De Emília e de Burro Falante todos nós temos um pouco
(texto postado no Facebook em 23.10.2014, por ocasião do segundo turno eleitoral. Pelo que se lê, é da época em que eu tinha paciência para escrever, e cabe perfeitamente neste momento, em que nada de essencial no texto mudou: continuo tentando me manter calma e racional, ao mesmo tempo em que administro o pavor e a tristeza, porque me recuso a correr da raia ou a morrer nela.)

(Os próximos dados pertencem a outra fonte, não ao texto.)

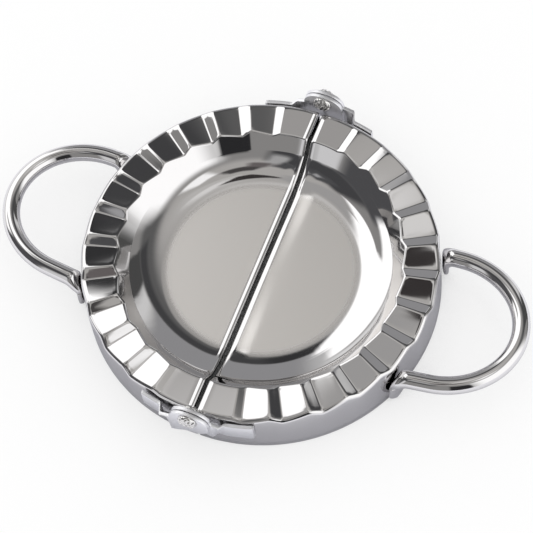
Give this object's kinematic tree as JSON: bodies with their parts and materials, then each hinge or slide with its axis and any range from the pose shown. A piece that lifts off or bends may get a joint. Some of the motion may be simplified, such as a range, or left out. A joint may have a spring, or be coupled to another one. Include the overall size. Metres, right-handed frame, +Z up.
{
  "type": "ravioli mould",
  "caption": "Hinged stainless steel press for ravioli and dumplings: round toothed bowl in folding halves, with a cutting edge below and a loop handle at each side.",
  "frame": {"origin": "middle of the mould on the plane of the cutting edge that it stands on", "axes": "+Z up, out of the open bowl; +Y along the fold axis, from the front hinge to the rear hinge; +X towards the right half's handle"},
  "size_m": [0.154, 0.1084, 0.0212],
  "materials": {
    "polished_steel": "mirror-polished stainless steel with a satin bowl floor",
    "handle_steel": "polished stainless steel rod",
    "leaf_steel": "plain pressed stainless strip",
    "rivet_steel": "hand-peened steel"
  },
  "bodies": {
    "right_side": {"right_mould_half": "polished_steel", "right_handle": "handle_steel", "right_rear_hinge_leaf": "leaf_steel", "right_front_hinge_leaf": "leaf_steel", "rear_rivet": "rivet_steel", "front_rivet": "rivet_steel"},
    "left_side": {"left_mould_half": "polished_steel", "left_handle": "handle_steel", "left_rear_hinge_leaf": "leaf_steel", "left_front_hinge_leaf": "leaf_steel"}
  },
  "joints": [
    {"name": "fold", "type": "hinge", "parent": "right_side", "child": "left_side", "pos_m": [0, 0, 0.0182], "axis": [0, 1, 0], "range_deg": [0, 184]}
  ]
}
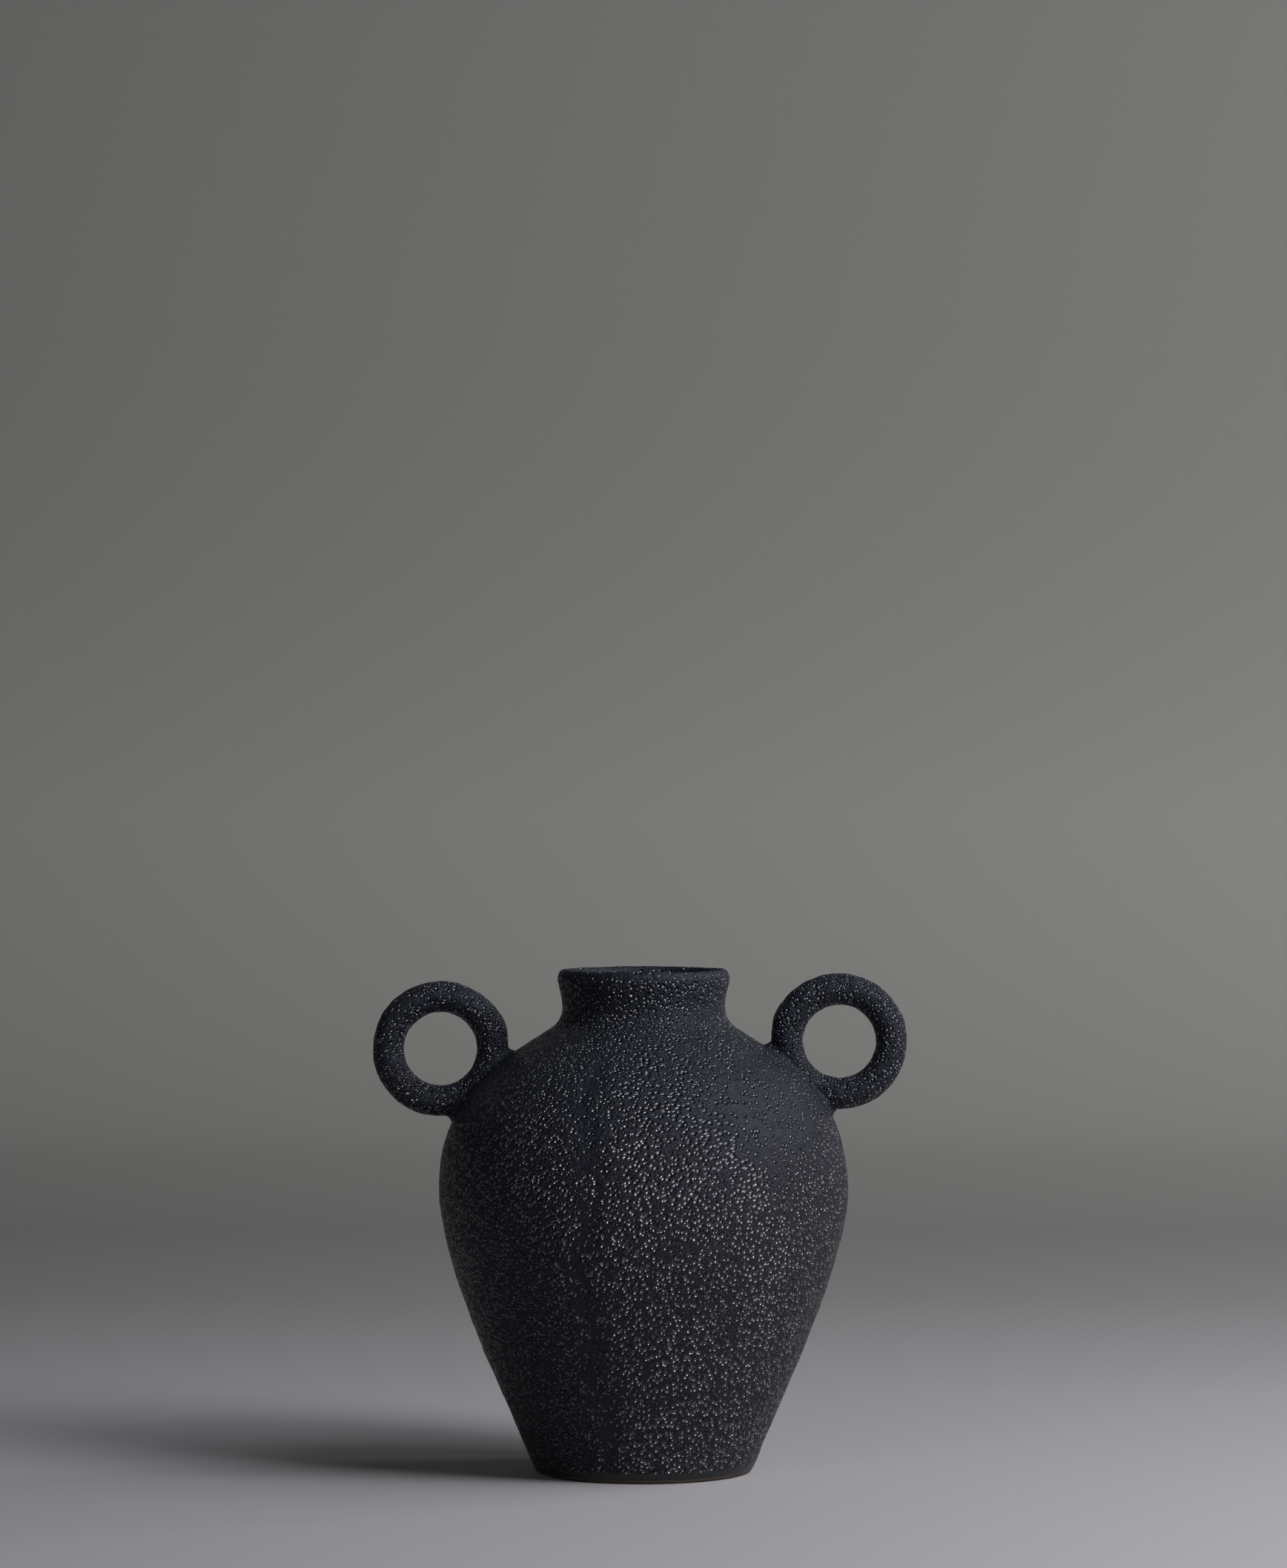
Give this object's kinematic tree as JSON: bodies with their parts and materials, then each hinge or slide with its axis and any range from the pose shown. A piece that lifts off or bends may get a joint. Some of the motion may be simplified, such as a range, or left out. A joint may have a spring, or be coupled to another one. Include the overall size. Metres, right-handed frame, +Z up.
{
  "type": "handled vase",
  "caption": "Wide-shouldered black stoneware vase on a narrow foot, with a short waisted neck, a rolled lip and closed ring handles on the shoulder.",
  "frame": {"origin": "centre of the foot, on the surface that the vase stands on", "axes": "+Z up through the neck, X through the two ring handles"},
  "size_m": [0.2665, 0.2036, 0.25],
  "materials": {
    "black_glaze": "satin black glaze over a pebbled, blistered surface",
    "bare_clay": "unglazed dark stoneware"
  },
  "bodies": {
    "root": {"foot_ring": "bare_clay", "base_slab": "bare_clay", "lower_wall": "black_glaze", "shoulder_wall": "black_glaze", "neck_collar": "black_glaze", "lip_ring": "black_glaze", "handle_left": "black_glaze", "handle_right": "black_glaze", "luting_left": "black_glaze", "luting_right": "black_glaze"}
  },
  "joints": []
}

Enquanto tento me manter calma, frente a pilha considerável de trabalho, também observo (apavorada e entristecida - e nem sei qual dos dois sentimentos é mais forte!), postagens de amigos e conhecidos, indicativas de suas preferências quanto à escolha para o poder executivo federal. Dentre uma imensidão de formas, nesse inexorável veículo de propaganda, há publicações irônicas, escrachadas e sérias, links de jornais, charges e montagens, e os manifestos opinativos (pretensamente) embasados em pesquisas e notícias variadas.

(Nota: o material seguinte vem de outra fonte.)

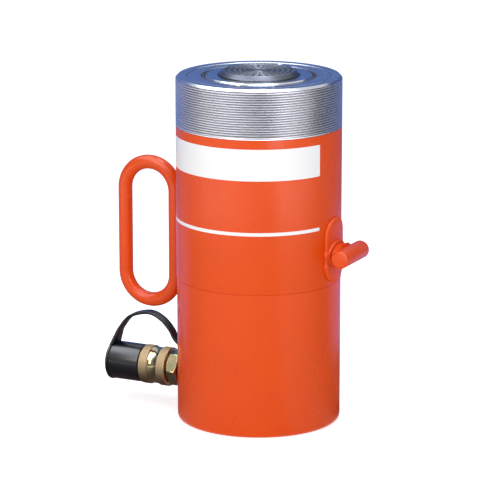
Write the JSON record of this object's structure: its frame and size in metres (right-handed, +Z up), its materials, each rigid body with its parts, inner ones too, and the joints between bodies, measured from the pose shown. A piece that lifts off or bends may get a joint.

E penso no quanto gente honesta pode ser enganada, pois faz parte de sua natureza esperar o melhor dos outros, já que os decentes também são, em geral, generosos (lembrando: generosidade, nessa terra brasil e incendiada de calor quase humano, é artigo confundido com tolice, portanto, só tem valor para quem lucra com ela).
Mas quando pessoas honestas perdem o senso de lucidez e racionalidade, e se deixam cegar por paixões políticas (ou ódios políticos - porque o contrário de paixão é indiferença, que cega para a estesia e para o sonho) a teia de enganação aumenta em raio de escala geométrica. E aí vemos pessoas decentes se tornarem não confiáveis - execráveis, portanto.
Pois é: enquanto tento ainda mais me manter calma, frente ao desconforto de ver pessoas decentes escolhendo fechar seus olhos à racionalidade e à sensatez, penso que cabe a cada um analisar informações de forma responsável, antes de repassá-las como verídicas, emitir opinião embasada nas informações, pedir um milagre de joelhos, fazer despacho aos orixás ou se descabelar aos gritos, porque cabe a cada um zelar por sua decência.
E não digo mais nada, só penso.
E lembro duma frasezinha de Emília, a boneca mais macunaímica que já foi criada, em 'Reinações de Narizinho': "De tanto pensar morreu um burro".